»»

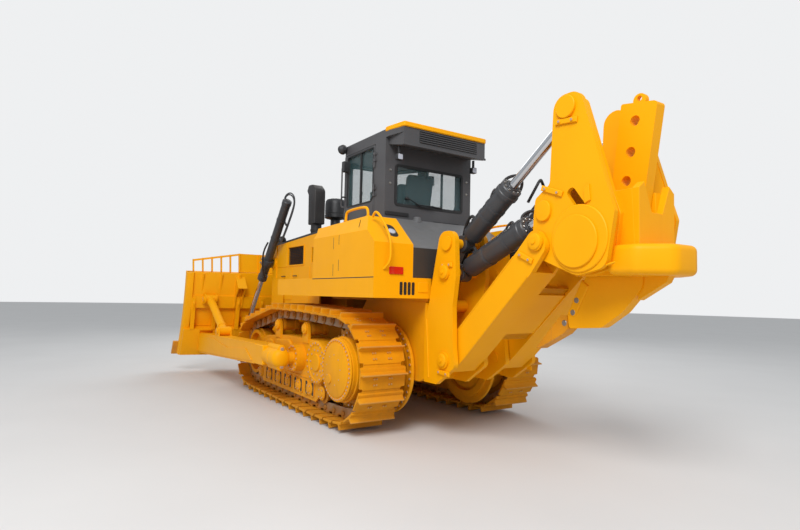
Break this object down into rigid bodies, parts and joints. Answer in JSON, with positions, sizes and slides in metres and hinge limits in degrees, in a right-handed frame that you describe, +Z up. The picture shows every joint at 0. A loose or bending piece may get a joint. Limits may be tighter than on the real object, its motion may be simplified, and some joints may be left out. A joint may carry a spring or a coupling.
{
  "type": "bulldozer",
  "caption": "Tracked bulldozer with a cab, a wide semi-U blade on push arms and a single-shank ripper behind.",
  "frame": {"origin": "ground level, midway between the blade's front and the ripper's rear, on the machine's middle plane", "axes": "+X forward to the blade, +Y to the machine's left, +Z up"},
  "size_m": [9.9196, 4.3, 3.916],
  "materials": {
    "yellow": "satin paint, worn",
    "dark": "satin paint",
    "grey": "satin paint",
    "track": "rusted and soiled",
    "cast": "soiled",
    "steel": "worn bare steel",
    "chrome": "polished",
    "glass": "tinted",
    "fabric": "worn cloth",
    "plastic": "moulded"
  },
  "bodies": {
    "hull": {"track_left": "track", "track_right": "track", "sprockets": "cast", "final_drives": "yellow", "bottom_rollers": "cast", "carrier_rollers": "cast", "idlers": "yellow", "track_frames": "yellow", "main_frame": "dark", "engine_block": "cast", "decks": "yellow", "side_boxes": "yellow", "fuel_tank": "grey", "cab_frame": "dark", "cab_glass": "glass", "cab_roof": "dark", "roof_cap": "yellow", "seat": "fabric", "console": "plastic", "hood_sides": "yellow", "firewall": "dark", "hood_top": "dark", "radiator_guard": "yellow", "grille": "dark", "exhaust_stack": "steel", "precleaner": "plastic", "ripper_bracket": "yellow", "ripper_upper_pins": "steel"},
    "door_left": {"door_left": "dark", "door_glass_left": "glass"},
    "door_right": {"door_right": "dark", "door_glass_right": "glass"},
    "blade": {"blade": "yellow", "cutting_edge": "steel", "spill_guard": "yellow", "push_arms": "yellow", "braces": "yellow"},
    "blade_lift_barrels": {"blade_lift_barrels": "yellow"},
    "blade_lift_rods": {"blade_lift_rods": "chrome"},
    "ripper_arms": {"ripper_arms": "yellow"},
    "ripper_beam": {"ripper_beam": "yellow", "shank": "yellow", "ripper_tip": "steel", "ripper_pins": "steel"},
    "ripper_tilt_barrels": {"ripper_tilt_barrels": "yellow"},
    "ripper_tilt_rods": {"ripper_tilt_rods": "chrome"},
    "ripper_lift_barrels": {"ripper_lift_barrels": "yellow"},
    "ripper_lift_rods": {"ripper_lift_rods": "chrome"}
  },
  "joints": [
    {"name": "door_left_hinge", "type": "hinge", "parent": "hull", "child": "door_left", "pos_m": [-0.96176, 0.758, 3.2], "axis": [0, 0, 1], "range_deg": [0, 90]},
    {"name": "door_right_hinge", "type": "hinge", "parent": "hull", "child": "door_right", "pos_m": [-0.96176, -0.758, 3.2], "axis": [0, 0, -1], "range_deg": [0, 90]},
    {"name": "blade_lift", "type": "hinge", "parent": "hull", "child": "blade", "pos_m": [0.08024, 0, 0.75], "axis": [0, -1, 0], "range_deg": [-11.3, 10.3]},
    {"name": "blade_ram_swing", "type": "hinge", "parent": "hull", "child": "blade_lift_barrels", "pos_m": [2.90024, 0, 2.26], "axis": [0, 1, 0], "range_deg": [-14.74, 16.15]},
    {"name": "blade_ram_stroke", "type": "slide", "parent": "blade_lift_barrels", "child": "blade_lift_rods", "axis": [0.6585, 0, -0.7526], "range_m": [-0.5504, 0.6036]},
    {"name": "ripper_lift", "type": "hinge", "parent": "hull", "child": "ripper_arms", "pos_m": [-2.42976, 0, 0.95], "axis": [0, 1, 0], "range_deg": [-59, 0]},
    {"name": "ripper_level", "type": "hinge", "parent": "ripper_arms", "child": "ripper_beam", "pos_m": [-3.72975, 0, 2.21], "axis": [0, 1, 0], "range_deg": [-0.2, 67.17]},
    {"name": "ripper_lift_ram_swing", "type": "hinge", "parent": "hull", "child": "ripper_lift_barrels", "pos_m": [-2.42976, 0, 1.95], "axis": [0, 1, 0], "range_deg": [-58.28, 0.2]},
    {"name": "ripper_lift_ram_stroke", "type": "slide", "parent": "ripper_lift_barrels", "child": "ripper_lift_rods", "axis": [-0.9216, 0, 0.3881], "range_m": [-0.002, 0.6576]},
    {"name": "ripper_tilt_ram_swing", "type": "hinge", "parent": "hull", "child": "ripper_tilt_barrels", "pos_m": [-2.46475, 0, 2.28], "axis": [0, 1, 0], "range_deg": [-52.54, 0.2]},
    {"name": "ripper_tilt_ram_stroke", "type": "slide", "parent": "ripper_tilt_barrels", "child": "ripper_tilt_rods", "axis": [-0.8025, 0, 0.5967], "range_m": [-0.0102, 0.002]}
  ],
  "couplings": [
    {"joint": "blade_ram_swing", "follows": "blade_lift", "ratio": -1.4116},
    {"joint": "blade_ram_stroke", "follows": "blade_lift", "m_per_rad": -3.0504},
    {"joint": "ripper_level", "follows": "ripper_lift", "ratio": -1.1351},
    {"joint": "ripper_lift_ram_swing", "follows": "ripper_lift", "ratio": 0.98449},
    {"joint": "ripper_lift_ram_stroke", "follows": "ripper_lift", "m_per_rad": -0.63664},
    {"joint": "ripper_tilt_ram_swing", "follows": "ripper_lift", "ratio": 0.88715},
    {"joint": "ripper_tilt_ram_stroke", "follows": "ripper_lift", "m_per_rad": 0.007924}
  ]
}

««

- _AIM OF THE TASK_
Your task is to return the full listing exactly as it was given.

- _IN RESPONSE_
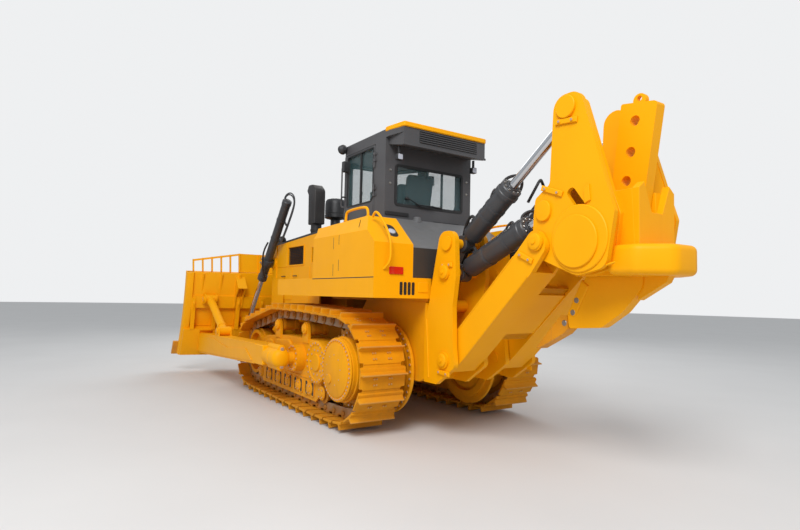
Break this object down into rigid bodies, parts and joints. Answer in JSON, with positions, sizes and slides in metres and hinge limits in degrees, in a right-handed frame that you describe, +Z up. The picture shows every joint at 0. A loose or bending piece may get a joint. Limits may be tighter than on the real object, its motion may be simplified, and some joints may be left out. A joint may carry a spring or a coupling.
{
  "type": "bulldozer",
  "caption": "Tracked bulldozer with a cab, a wide semi-U blade on push arms and a single-shank ripper behind.",
  "frame": {"origin": "ground level, midway between the blade's front and the ripper's rear, on the machine's middle plane", "axes": "+X forward to the blade, +Y to the machine's left, +Z up"},
  "size_m": [9.9196, 4.3, 3.916],
  "materials": {
    "yellow": "satin paint, worn",
    "dark": "satin paint",
    "grey": "satin paint",
    "track": "rusted and soiled",
    "cast": "soiled",
    "steel": "worn bare steel",
    "chrome": "polished",
    "glass": "tinted",
    "fabric": "worn cloth",
    "plastic": "moulded"
  },
  "bodies": {
    "hull": {"track_left": "track", "track_right": "track", "sprockets": "cast", "final_drives": "yellow", "bottom_rollers": "cast", "carrier_rollers": "cast", "idlers": "yellow", "track_frames": "yellow", "main_frame": "dark", "engine_block": "cast", "decks": "yellow", "side_boxes": "yellow", "fuel_tank": "grey", "cab_frame": "dark", "cab_glass": "glass", "cab_roof": "dark", "roof_cap": "yellow", "seat": "fabric", "console": "plastic", "hood_sides": "yellow", "firewall": "dark", "hood_top": "dark", "radiator_guard": "yellow", "grille": "dark", "exhaust_stack": "steel", "precleaner": "plastic", "ripper_bracket": "yellow", "ripper_upper_pins": "steel"},
    "door_left": {"door_left": "dark", "door_glass_left": "glass"},
    "door_right": {"door_right": "dark", "door_glass_right": "glass"},
    "blade": {"blade": "yellow", "cutting_edge": "steel", "spill_guard": "yellow", "push_arms": "yellow", "braces": "yellow"},
    "blade_lift_barrels": {"blade_lift_barrels": "yellow"},
    "blade_lift_rods": {"blade_lift_rods": "chrome"},
    "ripper_arms": {"ripper_arms": "yellow"},
    "ripper_beam": {"ripper_beam": "yellow", "shank": "yellow", "ripper_tip": "steel", "ripper_pins": "steel"},
    "ripper_tilt_barrels": {"ripper_tilt_barrels": "yellow"},
    "ripper_tilt_rods": {"ripper_tilt_rods": "chrome"},
    "ripper_lift_barrels": {"ripper_lift_barrels": "yellow"},
    "ripper_lift_rods": {"ripper_lift_rods": "chrome"}
  },
  "joints": [
    {"name": "door_left_hinge", "type": "hinge", "parent": "hull", "child": "door_left", "pos_m": [-0.96176, 0.758, 3.2], "axis": [0, 0, 1], "range_deg": [0, 90]},
    {"name": "door_right_hinge", "type": "hinge", "parent": "hull", "child": "door_right", "pos_m": [-0.96176, -0.758, 3.2], "axis": [0, 0, -1], "range_deg": [0, 90]},
    {"name": "blade_lift", "type": "hinge", "parent": "hull", "child": "blade", "pos_m": [0.08024, 0, 0.75], "axis": [0, -1, 0], "range_deg": [-11.3, 10.3]},
    {"name": "blade_ram_swing", "type": "hinge", "parent": "hull", "child": "blade_lift_barrels", "pos_m": [2.90024, 0, 2.26], "axis": [0, 1, 0], "range_deg": [-14.74, 16.15]},
    {"name": "blade_ram_stroke", "type": "slide", "parent": "blade_lift_barrels", "child": "blade_lift_rods", "axis": [0.6585, 0, -0.7526], "range_m": [-0.5504, 0.6036]},
    {"name": "ripper_lift", "type": "hinge", "parent": "hull", "child": "ripper_arms", "pos_m": [-2.42976, 0, 0.95], "axis": [0, 1, 0], "range_deg": [-59, 0]},
    {"name": "ripper_level", "type": "hinge", "parent": "ripper_arms", "child": "ripper_beam", "pos_m": [-3.72975, 0, 2.21], "axis": [0, 1, 0], "range_deg": [-0.2, 67.17]},
    {"name": "ripper_lift_ram_swing", "type": "hinge", "parent": "hull", "child": "ripper_lift_barrels", "pos_m": [-2.42976, 0, 1.95], "axis": [0, 1, 0], "range_deg": [-58.28, 0.2]},
    {"name": "ripper_lift_ram_stroke", "type": "slide", "parent": "ripper_lift_barrels", "child": "ripper_lift_rods", "axis": [-0.9216, 0, 0.3881], "range_m": [-0.002, 0.6576]},
    {"name": "ripper_tilt_ram_swing", "type": "hinge", "parent": "hull", "child": "ripper_tilt_barrels", "pos_m": [-2.46475, 0, 2.28], "axis": [0, 1, 0], "range_deg": [-52.54, 0.2]},
    {"name": "ripper_tilt_ram_stroke", "type": "slide", "parent": "ripper_tilt_barrels", "child": "ripper_tilt_rods", "axis": [-0.8025, 0, 0.5967], "range_m": [-0.0102, 0.002]}
  ],
  "couplings": [
    {"joint": "blade_ram_swing", "follows": "blade_lift", "ratio": -1.4116},
    {"joint": "blade_ram_stroke", "follows": "blade_lift", "m_per_rad": -3.0504},
    {"joint": "ripper_level", "follows": "ripper_lift", "ratio": -1.1351},
    {"joint": "ripper_lift_ram_swing", "follows": "ripper_lift", "ratio": 0.98449},
    {"joint": "ripper_lift_ram_stroke", "follows": "ripper_lift", "m_per_rad": -0.63664},
    {"joint": "ripper_tilt_ram_swing", "follows": "ripper_lift", "ratio": 0.88715},
    {"joint": "ripper_tilt_ram_stroke", "follows": "ripper_lift", "m_per_rad": 0.007924}
  ]
}